Performance evaluation
In this section, we will present our simulations of the Cloud
Partial Critical Paths algorithm.
Experimental setup
A Java-based simulator is developed to simulate the Cloud
environment for our experiments. The simulated Cloud model
consists of a service provider, and offers services to execute each
task type of the five experimental workflows, e.g. 9 different
services for the Montage workflow. Each task type is supported
by 10 services with different execution times and costs. The
execution time of each task type on its fastest service is set to
be equal to its average execution time, explained in [19], and
execution times on slower services are selected randomly. The
execution cost of each service is also selected randomly, such
that a faster service costs more than a slower one. To control
the range of execution times and costs, they are selected, such
that the fastest service for each task type is approximately
10 times faster than the slowest one, and accordingly it is
roughly 10 times more expensive.
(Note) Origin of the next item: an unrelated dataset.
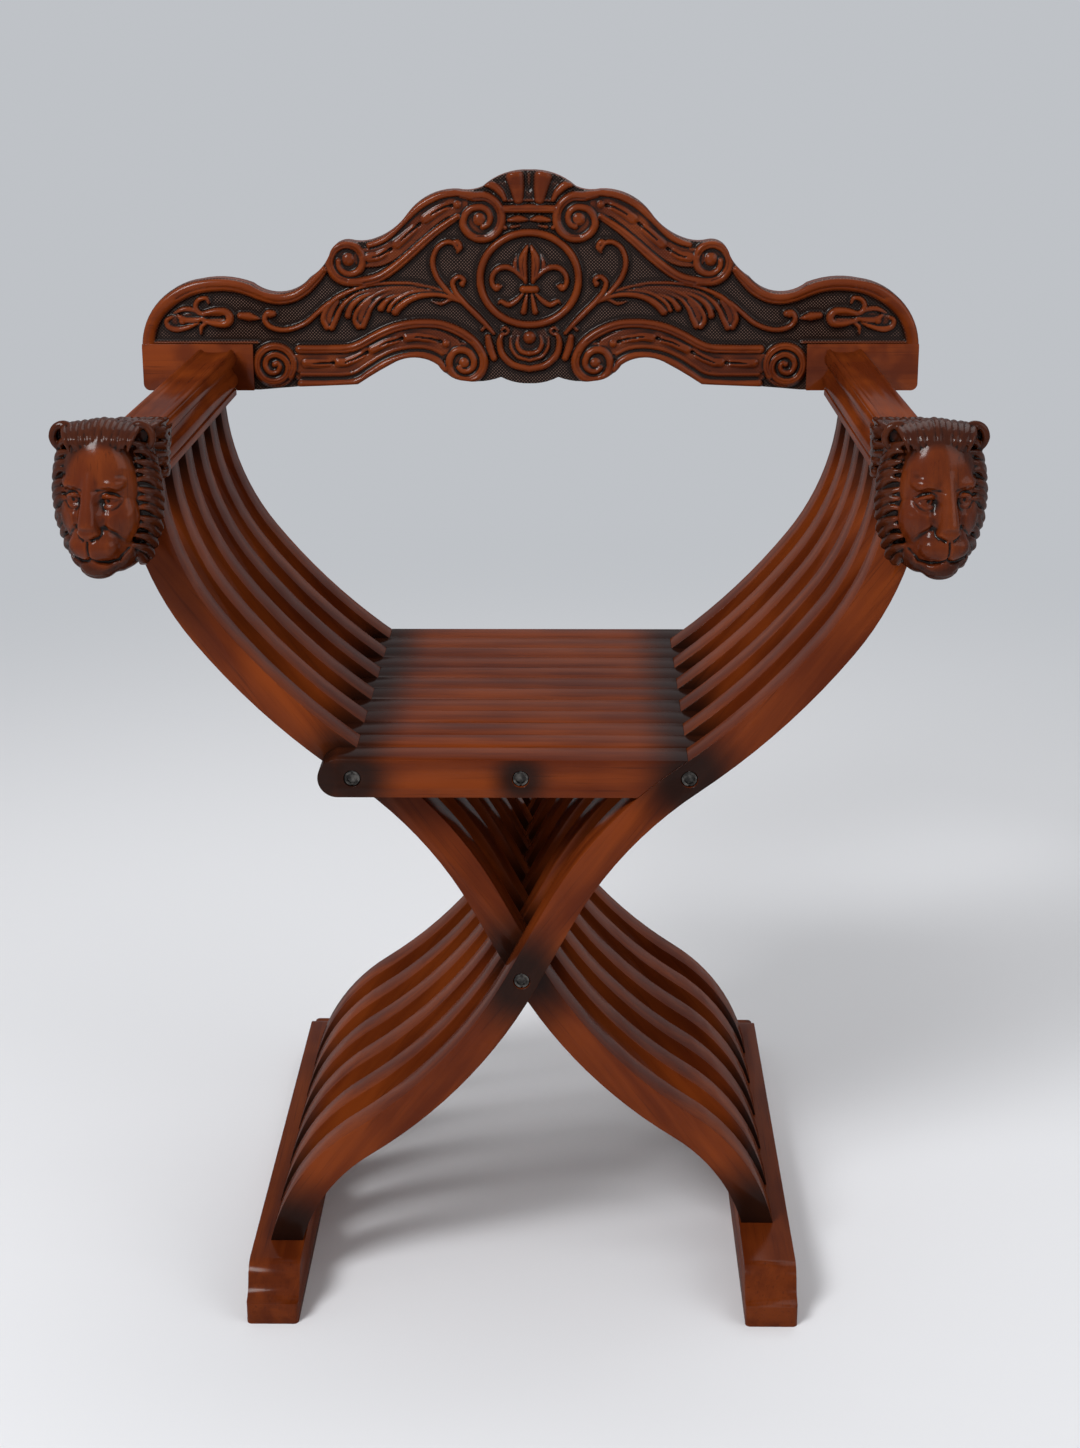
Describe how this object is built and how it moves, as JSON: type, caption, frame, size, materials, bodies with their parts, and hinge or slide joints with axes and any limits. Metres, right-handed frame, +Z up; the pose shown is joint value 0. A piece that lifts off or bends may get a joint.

The average bandwidth
between the computation services and the storage service is
set to 20 MBps, which is the approximate average bandwidth
between the storage service (S3) and the computation service
(EC2) in Amazon [20].
Conclusions
The Cloud computing model enables users to obtain their
required services with desired QoS (such as deadline) by
paying an appropriate price. In this paper, we propose a new
algorithm named the SaaS Cloud Partial Critical Path (SC-PCP)
for workflow scheduling in SaaS Clouds, which minimizes the
total execution cost while meeting a user-defined deadline.
We evaluate our algorithm by simulating it with synthetic
workflows that are based on real scientific workflows with
different structures and sizes. The results show that SC-PCP
outperforms another highly cited algorithm called Deadline-
MDP. Furthermore, the experiments show that the computation
time of the algorithm is very low for the Decrease Cost and
the Fair policies, but is much longer for the Optimized policy,
although still acceptable for the mentioned workflows.